Changes wrought by Bill 51 kick in at start of development process

Recent amendments to the Planning Act are so comprehensive that they will affect every development from the initial concept through to the final approval.

With top-down planning making a resurgence, municipalities have new powers to control design, put conditions on zoning, and have the final word on conversion of employment lands.
Developers will see the end of speculative applications, and will require their lawyers to tackle the question of approvability well before an application is made.

The changes wrought by Bill 51 kick in right at the beginning of the development process. They have imposed a considerably higher level of obligation on applicants by requiring applications to be supported by planning reports on a full range of topics as required by the municipality. Appeal periods don’t begin to run until there is a “complete application.”

Dennis Wood, of Wood Bull LLP, believes the changes arise from complaints by municipalities that developers were not giving them the full goods - subverting the process by only producing reports when the matter reached the Ontario Municipal Board. While there is a provision that enables an applicant to appeal that an application is complete, Wood does not think it will be used very often.

“Any time a matter goes to the board, it takes several months. Applicants will be playing off the cost of the additional report against legal fees, costs, and time lost,” he says.
Another change kicks in during the site planning process. There has always been a hierarchy of planning documents.

“First there is the official plan,” explains Leo Longo of Aird & Berlis LLP. “Second are zoning bylaws that implement the official plan. Thirdly is the building permit. Now there is an intervening step between the second and third stage called site-plan approval. This allows the municipality a finer level of control to dictate where development occurs.

“For example, if you want to build a factory, the municipality can control the location, the parking, and the access point. It can ensure that the development is sustainable through the character of the design, the scale of the development, transit support, and environmental requirements.”

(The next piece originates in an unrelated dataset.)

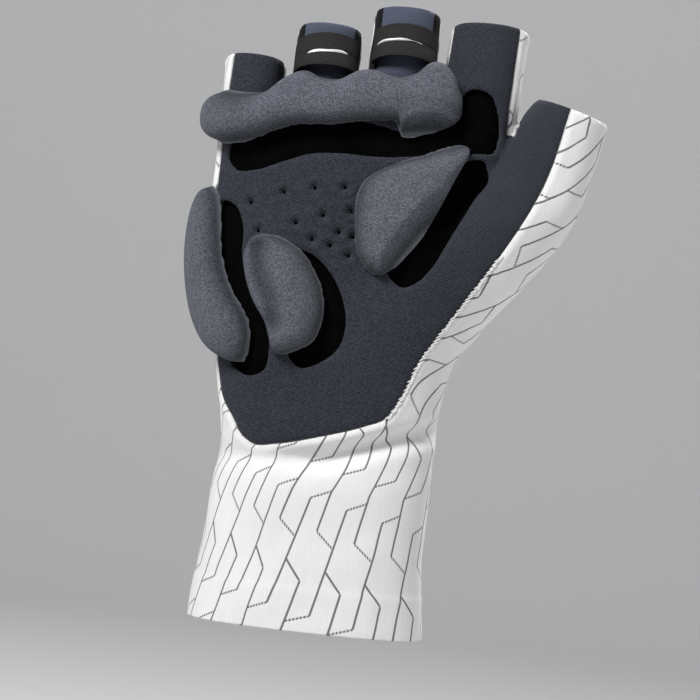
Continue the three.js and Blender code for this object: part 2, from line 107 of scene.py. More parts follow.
FINGER_COLUMNS = "z x y half_width half_depth"
FINGERS = {
    "little": Table(
        FINGER_COLUMNS,
        (138, -33.4, -0.5, 8.8, 10.4),
        (157, -34.0, -0.6, 9.6, 10.8),
        (165, -34.4, -0.1, 9.5, 10.2),
        (172, -34.6, 0.6, 9.4, 9.6),
    ),
    "ring": Table(
        FINGER_COLUMNS,
        (138, -11.4, -1.0, 9.8, 10.8),
        (160, -12.2, -0.8, 10.3, 11.2),
        (172, -12.6, 0.2, 10.2, 10.6),
        (184, -12.6, 1.5, 10.0, 9.9),
    ),
    "middle": Table(
        FINGER_COLUMNS,
        (138, 10.3, -1.0, 10.0, 10.8),
        (160, 10.8, -0.8, 10.6, 11.3),
        (176, 10.8, 0.4, 10.5, 10.8),
        (191.6, 10.8, 2.0, 10.3, 10.1),
    ),
    "index": Table(
        FINGER_COLUMNS,
        (138, 33.6, -1.0, 10.6, 10.8),
        (158, 35.4, -0.8, 11.7, 11.4),
        (174, 36.2, 0.2, 12.0, 11.0),
        (189.3, 36.8, 1.5, 12.1, 10.4),
    ),
}
# The thumb's first column is the length along it, and its lean from upright is in degrees.
THUMB = Table(
    "along x y z half_width half_depth lean",
    (0, 18.2, 0, 97.0, 19.0, 15.0, 30),
    (14, 26.4, -1.0, 108.5, 21.0, 16.5, 40),
    (28, 35.8, -2.5, 118.4, 20.0, 16.5, 42),
    (40, 44.7, -4.0, 126.7, 18.0, 15.2, 38),
    (56, 55.0, -5.0, 139.2, 15.1, 13.4, 30),
    (70, 59.8, -5.0, 152.7, 13.8, 12.2, 21.7),
    (79, 62.3, -4.6, 161.7, 12.8, 11.6, 17),
    (85, 64.4, -4.2, 167.0, 11.5, 11.0, 15),
)


def unit_section(angle, power):
    """A point of a squarish oval whose half axes are 1. A higher power makes it squarer."""
    c, s = math.cos(angle), math.sin(angle)
    return math.copysign(abs(c) ** (2 / power), c), math.copysign(abs(s) ** (2 / power), s)


def swell(mound, x):
    """The share of a mound's height at a place across the palm."""
    return math.exp(-(((x - mound["x"]) / mound["reach"]) ** 2))


def ramp(low, high, value):
    """0 below low, 1 above high and a smooth rise between them, also for arrays."""
    t = np.clip((np.asarray(value, float) - low) / (high - low), 0, 1)
    return t * t * (3 - 2 * t)


def hand_row(z):
    """The hand's row at a height, and the middle and the half of its width."""
    row = HAND.at(min(max(z, HAND.start), HAND.end))
    return row, (row["left"] + row["right"]) / 2, (row["right"] - row["left"]) / 2


def hand_point(z, angle, lift=0):
    """A point of the hand at a height and an angle round its section, lifted off its surface."""
    row, middle, half = hand_row(z)
    across, deep = unit_section(angle, BODY_POWER)
    x = middle + (half + lift) * across
    if deep > 0:
        return Vector((x, (row["back"] + lift) * deep, z))
    mounds = row["thumb_mound"] * swell(THUMB_MOUND, x) + row["heel_mound"] * swell(HEEL_MOUND, x)
    return Vector((x, (row["palm"] + lift + mounds) * deep, z))


def hand_at(turn, height):
    """A point of the cuff and the hand, by shares of the way round and up, past both ends."""
    z = -RUN_ON + height * (HAND.end + RUN_ON)
    point = hand_point(z, turn * 2 * math.pi)
    drop = WEB["drop"] * ((point.x - WEB["x"]) / WEB["reach"]) ** 2
    point.z -= drop * ramp(WEB["from"], HAND.end, z)
    return point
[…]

Longo expects that the new powers will have a dramatic effect on what can be dictated to an individual owner. “Maybe a green roof or an LED [lighting] building. It’s a fundamental change.”
Another new power will affect the rezoning process.

“Up to now, it has not been lawful for municipalities that are rezoning to impose conditions,” says Longo. “When they subdivided or approved a site plan, they could ask the landowner to enter into an agreement to address certain appropriate things, but never on a zoning. Now the municipality can do so, as long as they state the nature of the condition, such as rezoning brownfields, securing assisted housing, or dealing with a heritage building.”

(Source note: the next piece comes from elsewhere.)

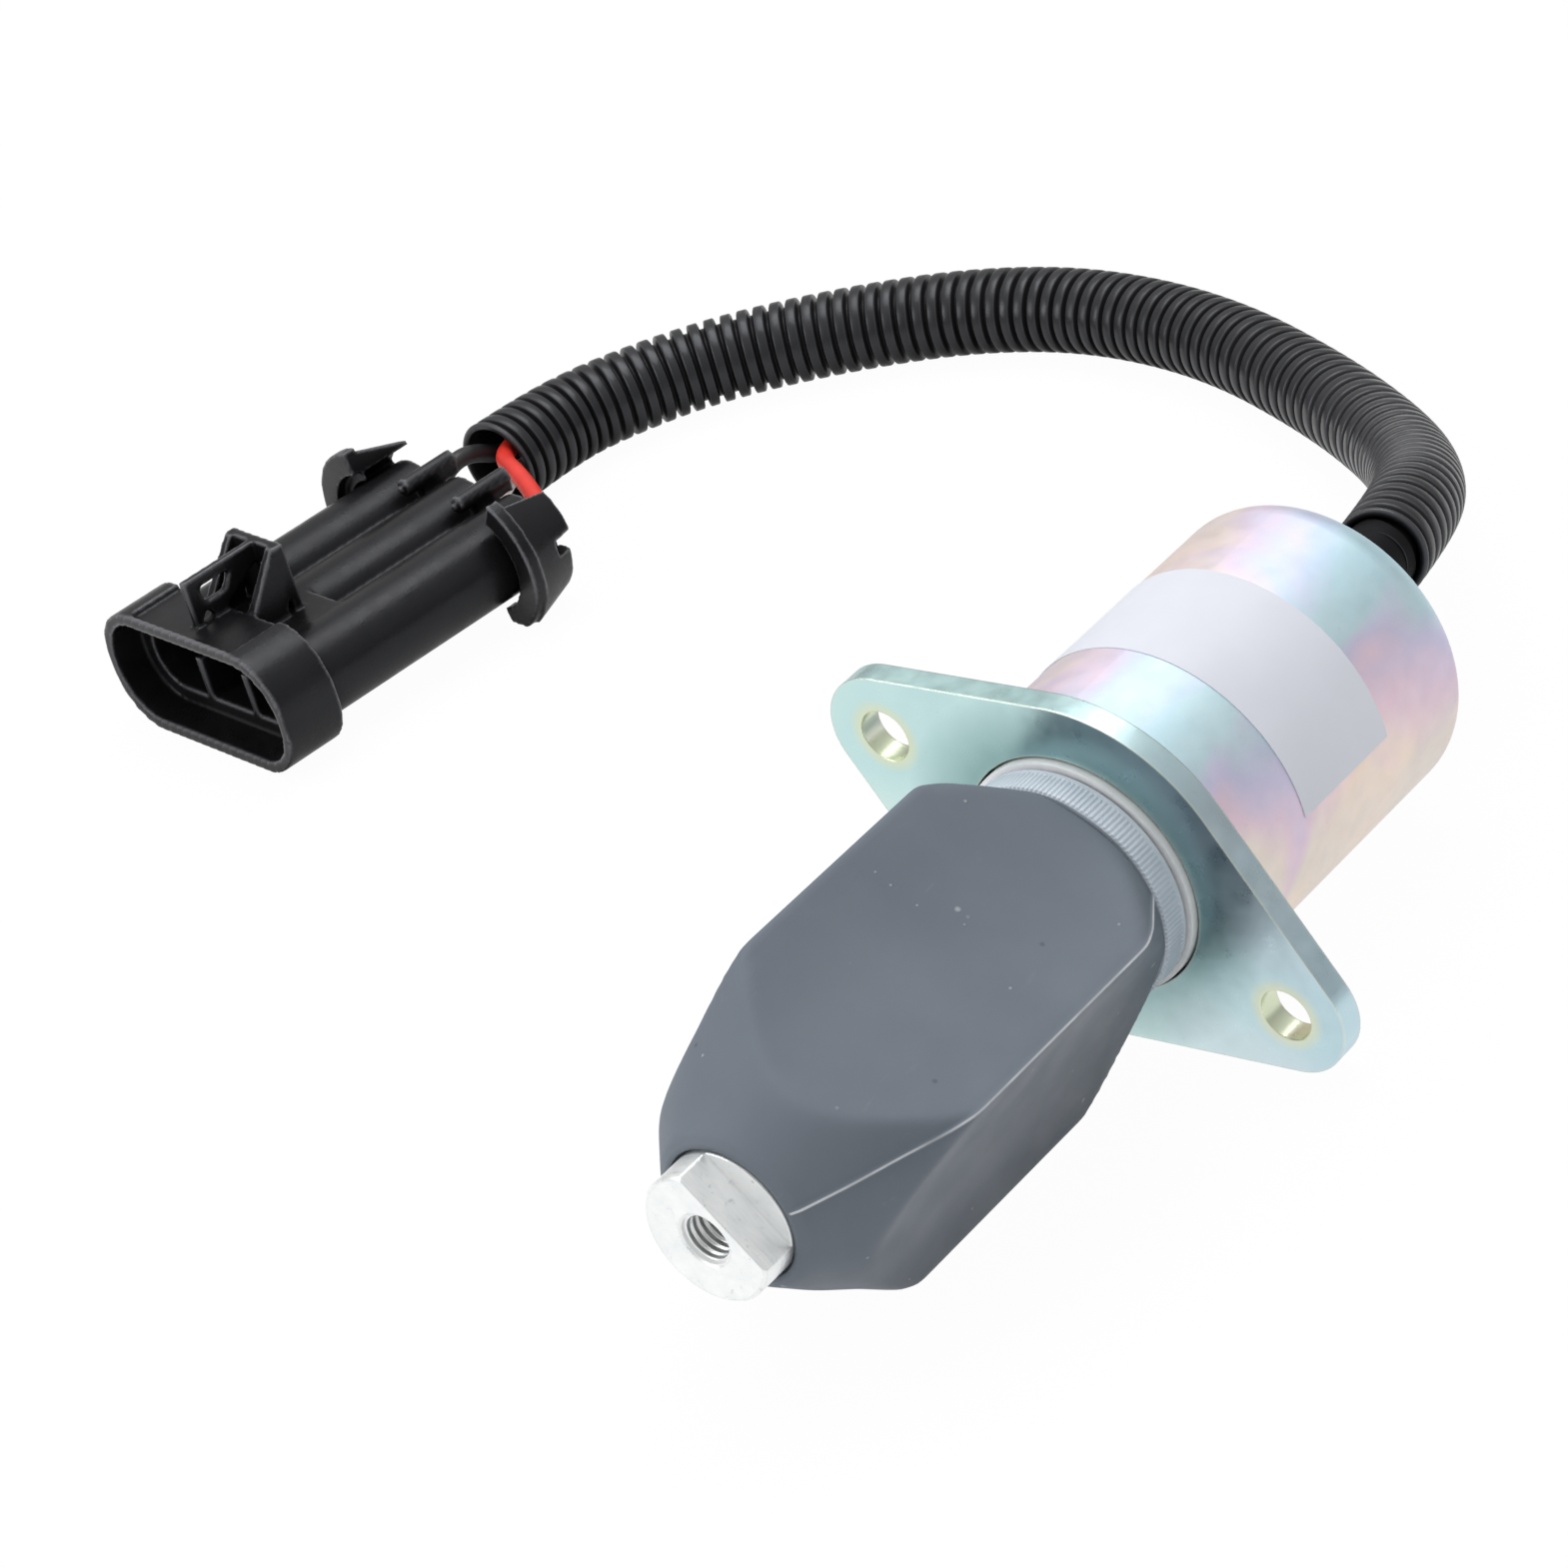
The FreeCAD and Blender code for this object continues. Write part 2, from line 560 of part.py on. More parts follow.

Applications to convert employment lands will also be the victim of a new power to deny an application without right of appeal.

“It has been implemented by a bookends approach,” says Longo. “At one end, the provincial policy statement says that no conversion can occur to a non-employment use, except through the municipal official plan process. The provincial policy statement has a retail use as an employment use, so this is benign when converting industrial land to retail land, but it would preclude industrial to residential.

“Under the Growth Plan, an individual developer cannot initiate and can’t appeal an unsuccessful conversion to a non-employment use, such as industrial land to a major retail development, like a large shopping centre. The idea in principle is for conversions of this type to only occur when the municipality wants them to. I predict a large part of the mandated five-year review of official plans will be treated by developers as a conversion opportunity. There won’t be any other way to get at it.”

Wood considers that the inevitable effect of including these extra steps in the planning regime is to favour those who have access to sources of capital.

“It’s a considerably more expensive exercise, because of the level of expertise required. It plays to the side of the house where there are already deep pockets and makes it harder for new entrants,” says Wood. “Land development is a risky business. Planning policy is written in general terms. There are a range of uses and densities that are theoretically permitted, but you have to go through a process, which, generally speaking, is hotly contested.”

The requirement to provide more detail to the municipality at the outset, when you’re uncertain what the development will be like when it’s approved, introduces a high level of uncertainty.

“For lawyers, it is making planning law a specialty practice,” says Wood. “You must encourage clients to do the right thing from the beginning - to properly study projects and get in proper documents. In the past, when developers would option a property, they would put in a bare-bones application to see if it would get support. These changes completely discourage that sort of speculative application.”

Wood and Longo agree that lawyers will have to be constantly mindful of provincial planning policy. Previously, when the municipalities and the Ontario Municipal Board came to make their decision, they applied provincial policy in place when the application was made. This has been changed to make policy at the date of the decision the relevant standard.

“If government policy changes, the OMB and the councils have to have regard to it,” says Longo.
“It is essential to consider all legislation as an overarching set of policies that affect almost every development application to be made in the future,” says Wood.

“That’s not just the Planning Act as affected by Bill 51, but related statutes such as Places to Grow Act, Growth Plan, and the Greenbelt Act, and the provincial policy statement. There is a greater responsibility on lawyers to take a hard look at approvability of a project before the application is made.”